The nearest futures contract is now trading almost 10% above the contract maturing in a year, compared with a spread that was only about half that size one month earlier.
Upside Scenarios Point Toward $4,000 per Ton
The risk profile for aluminium prices remains skewed to the upside, according to ING. Persistent or intensifying supply chain stress would slow the pace of market normalization and could lead to further capacity reductions, particularly as alumina supply constraints and logistical bottlenecks worsen.
In such a scenario, Manthey indicated that aluminium prices could surpass $4,000 per ton. However, she also noted that the resulting demand destruction at such levels would likely trigger a price retreat later in the year, even if the underlying market balance remains structurally tight.

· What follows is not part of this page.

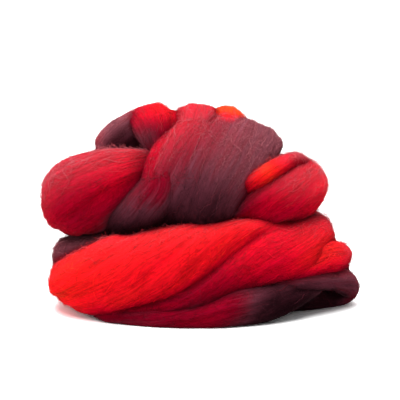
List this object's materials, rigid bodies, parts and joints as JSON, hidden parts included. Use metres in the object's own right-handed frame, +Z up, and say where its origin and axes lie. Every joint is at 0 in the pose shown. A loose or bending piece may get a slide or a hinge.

Commerzbank’s analysis also points to the potential for a move toward $4,000 per ton under certain disruption scenarios. The bank’s calculations show that aluminium prices could approach the $4,000 threshold if the Strait of Hormuz remained closed till May.
“However, the price would still remain below the record high of USD 4,073 set in March 2022,” the German bank said.
Structural Tightness With Limited Downside
ING’s base case incorporates some recovery in supply conditions, but the bank still expects the aluminium balance to stay tight, with constrained downside and clearly identifiable upside risk if current disruptions prove more prolonged or severe than anticipated.
While some recovery is expected in our base case, the balance remains tight, with limited downside and clear upside risks under prolonged or severe disruption scenarios.